--- start ---

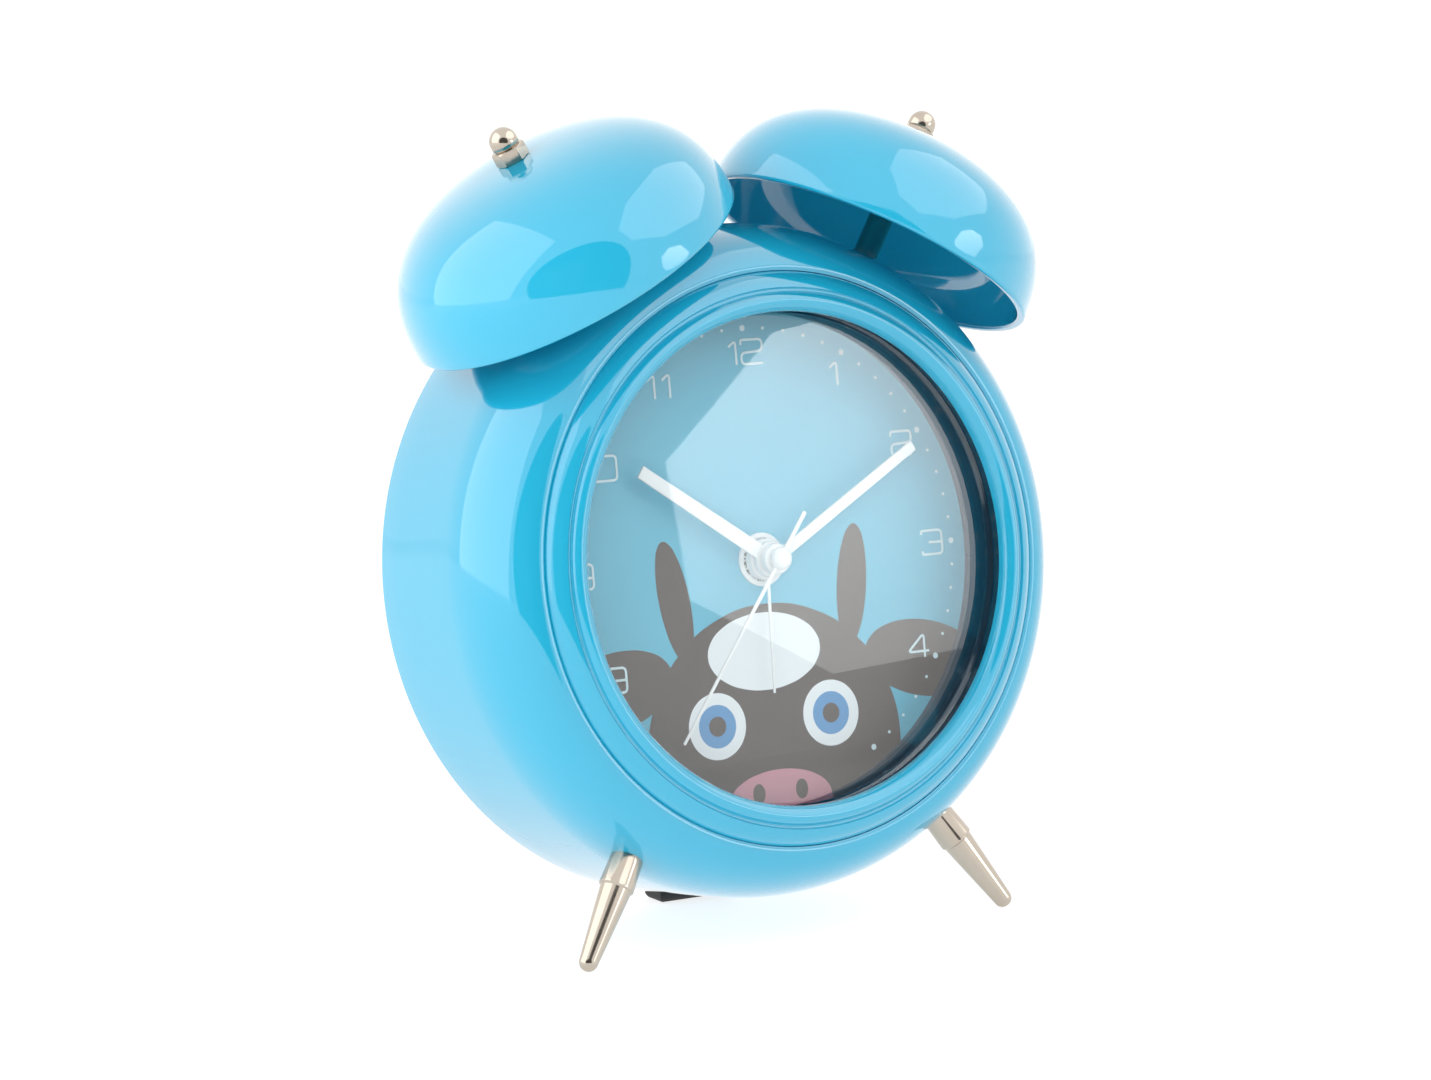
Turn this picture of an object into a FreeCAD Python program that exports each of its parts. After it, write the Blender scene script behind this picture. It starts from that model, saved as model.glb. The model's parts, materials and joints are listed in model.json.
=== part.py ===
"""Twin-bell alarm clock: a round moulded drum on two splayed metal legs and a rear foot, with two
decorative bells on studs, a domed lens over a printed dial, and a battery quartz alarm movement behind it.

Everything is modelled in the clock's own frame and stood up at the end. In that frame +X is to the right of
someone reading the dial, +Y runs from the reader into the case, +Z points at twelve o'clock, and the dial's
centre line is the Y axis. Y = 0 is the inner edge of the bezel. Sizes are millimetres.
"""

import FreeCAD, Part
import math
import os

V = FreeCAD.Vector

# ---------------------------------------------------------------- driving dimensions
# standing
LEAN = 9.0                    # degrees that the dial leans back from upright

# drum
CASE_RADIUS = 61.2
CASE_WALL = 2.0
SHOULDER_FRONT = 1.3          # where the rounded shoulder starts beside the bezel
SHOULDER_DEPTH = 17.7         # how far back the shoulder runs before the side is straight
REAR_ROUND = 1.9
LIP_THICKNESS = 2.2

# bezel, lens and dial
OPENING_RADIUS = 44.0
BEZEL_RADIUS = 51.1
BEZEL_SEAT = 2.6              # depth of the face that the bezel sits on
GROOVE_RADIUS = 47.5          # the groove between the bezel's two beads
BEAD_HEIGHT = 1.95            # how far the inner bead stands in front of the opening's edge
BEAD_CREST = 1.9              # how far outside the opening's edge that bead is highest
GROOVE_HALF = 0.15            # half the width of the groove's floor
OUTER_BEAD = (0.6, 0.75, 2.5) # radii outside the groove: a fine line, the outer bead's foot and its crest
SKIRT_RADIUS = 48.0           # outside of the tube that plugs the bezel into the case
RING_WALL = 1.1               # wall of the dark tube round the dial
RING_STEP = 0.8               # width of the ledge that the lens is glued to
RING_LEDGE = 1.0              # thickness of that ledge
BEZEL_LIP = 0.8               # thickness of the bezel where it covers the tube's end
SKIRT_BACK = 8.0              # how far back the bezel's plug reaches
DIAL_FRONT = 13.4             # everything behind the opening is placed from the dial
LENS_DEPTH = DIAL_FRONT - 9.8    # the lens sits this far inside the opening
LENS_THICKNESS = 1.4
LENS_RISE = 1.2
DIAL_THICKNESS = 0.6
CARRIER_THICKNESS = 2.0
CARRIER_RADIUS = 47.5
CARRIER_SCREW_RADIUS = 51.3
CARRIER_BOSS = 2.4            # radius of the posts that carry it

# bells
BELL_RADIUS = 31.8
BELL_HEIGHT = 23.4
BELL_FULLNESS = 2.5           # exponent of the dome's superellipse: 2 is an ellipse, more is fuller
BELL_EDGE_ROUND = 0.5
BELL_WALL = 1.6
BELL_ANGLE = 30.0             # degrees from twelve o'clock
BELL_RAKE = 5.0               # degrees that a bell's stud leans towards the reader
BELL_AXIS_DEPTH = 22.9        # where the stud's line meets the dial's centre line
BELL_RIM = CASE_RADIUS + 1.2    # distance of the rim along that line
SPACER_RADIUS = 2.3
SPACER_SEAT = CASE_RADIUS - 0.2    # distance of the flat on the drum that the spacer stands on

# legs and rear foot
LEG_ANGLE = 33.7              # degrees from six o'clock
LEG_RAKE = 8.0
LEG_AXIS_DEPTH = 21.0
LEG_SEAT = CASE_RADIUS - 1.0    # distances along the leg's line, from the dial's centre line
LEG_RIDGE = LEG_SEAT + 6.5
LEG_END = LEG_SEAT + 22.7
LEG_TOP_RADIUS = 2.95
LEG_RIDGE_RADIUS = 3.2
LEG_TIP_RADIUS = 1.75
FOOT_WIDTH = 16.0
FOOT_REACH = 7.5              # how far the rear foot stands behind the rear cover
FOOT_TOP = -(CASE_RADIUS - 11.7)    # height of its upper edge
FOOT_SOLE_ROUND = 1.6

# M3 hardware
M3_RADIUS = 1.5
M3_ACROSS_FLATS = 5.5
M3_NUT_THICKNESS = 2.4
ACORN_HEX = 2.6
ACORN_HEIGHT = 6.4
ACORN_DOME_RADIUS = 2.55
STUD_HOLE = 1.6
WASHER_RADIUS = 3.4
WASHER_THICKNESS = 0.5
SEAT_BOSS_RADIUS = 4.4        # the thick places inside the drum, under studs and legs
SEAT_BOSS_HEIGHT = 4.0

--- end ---

Return the opening line of the data and every line after it through the line containing "LIP_THICKNESS = 2.2", please, exactly as written and with nothing added.

Worked solution
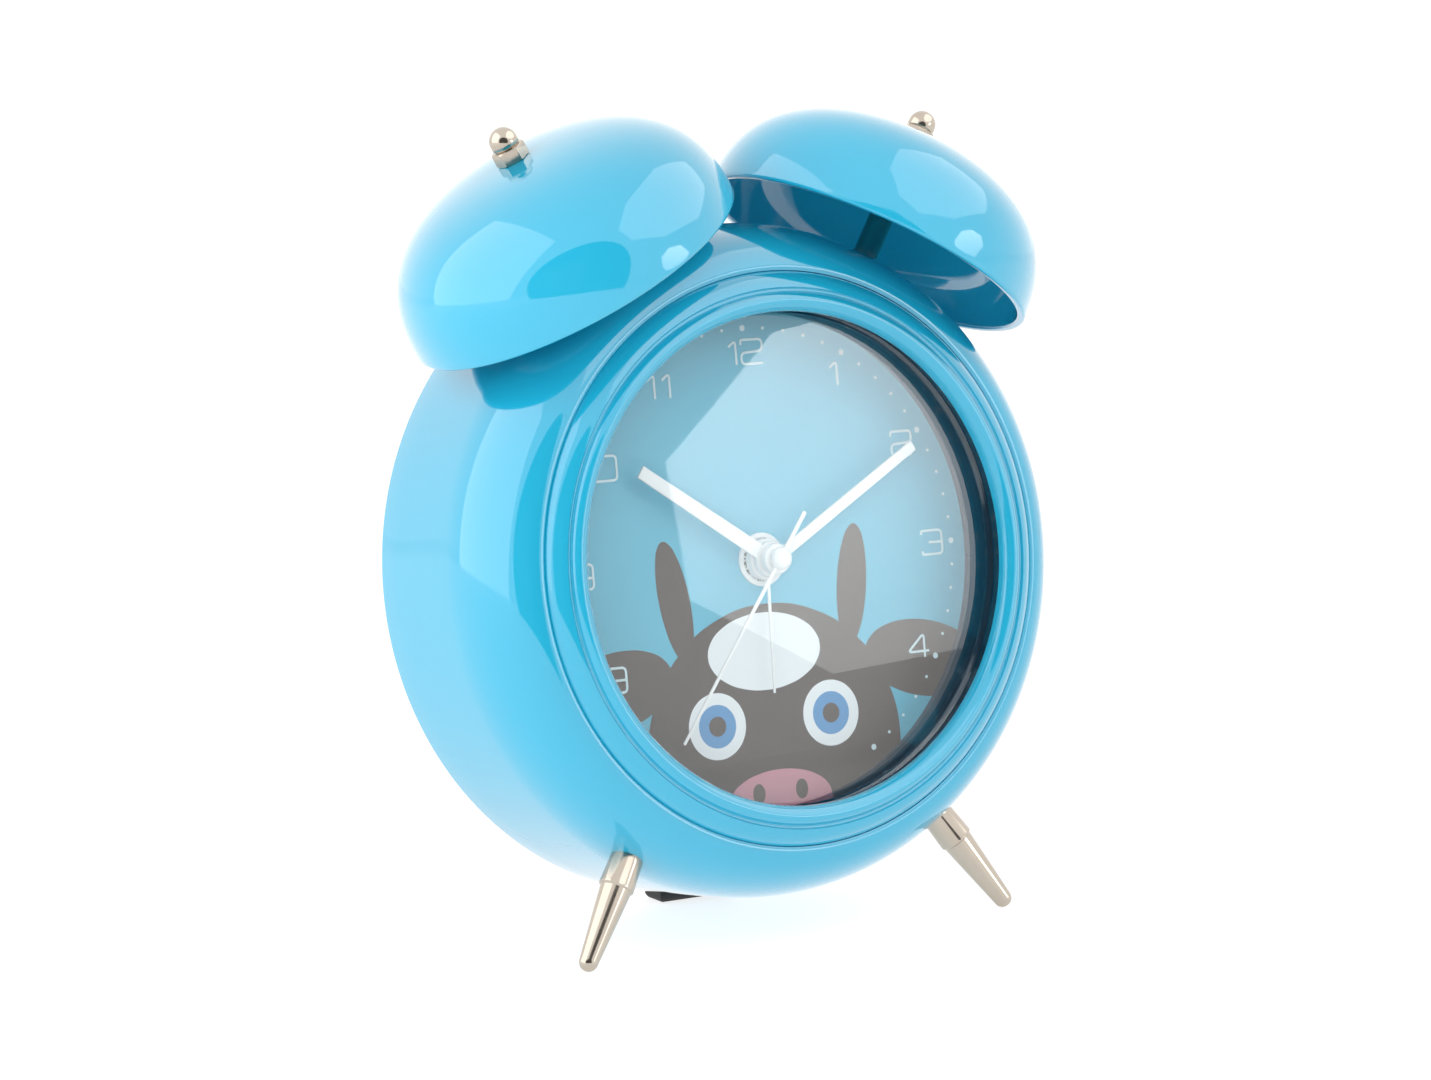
Turn this picture of an object into a FreeCAD Python program that exports each of its parts. After it, write the Blender scene script behind this picture. It starts from that model, saved as model.glb. The model's parts, materials and joints are listed in model.json.
=== part.py ===
"""Twin-bell alarm clock: a round moulded drum on two splayed metal legs and a rear foot, with two
decorative bells on studs, a domed lens over a printed dial, and a battery quartz alarm movement behind it.

Everything is modelled in the clock's own frame and stood up at the end. In that frame +X is to the right of
someone reading the dial, +Y runs from the reader into the case, +Z points at twelve o'clock, and the dial's
centre line is the Y axis. Y = 0 is the inner edge of the bezel. Sizes are millimetres.
"""

import FreeCAD, Part
import math
import os

V = FreeCAD.Vector

# ---------------------------------------------------------------- driving dimensions
# standing
LEAN = 9.0                    # degrees that the dial leans back from upright

# drum
CASE_RADIUS = 61.2
CASE_WALL = 2.0
SHOULDER_FRONT = 1.3          # where the rounded shoulder starts beside the bezel
SHOULDER_DEPTH = 17.7         # how far back the shoulder runs before the side is straight
REAR_ROUND = 1.9
LIP_THICKNESS = 2.2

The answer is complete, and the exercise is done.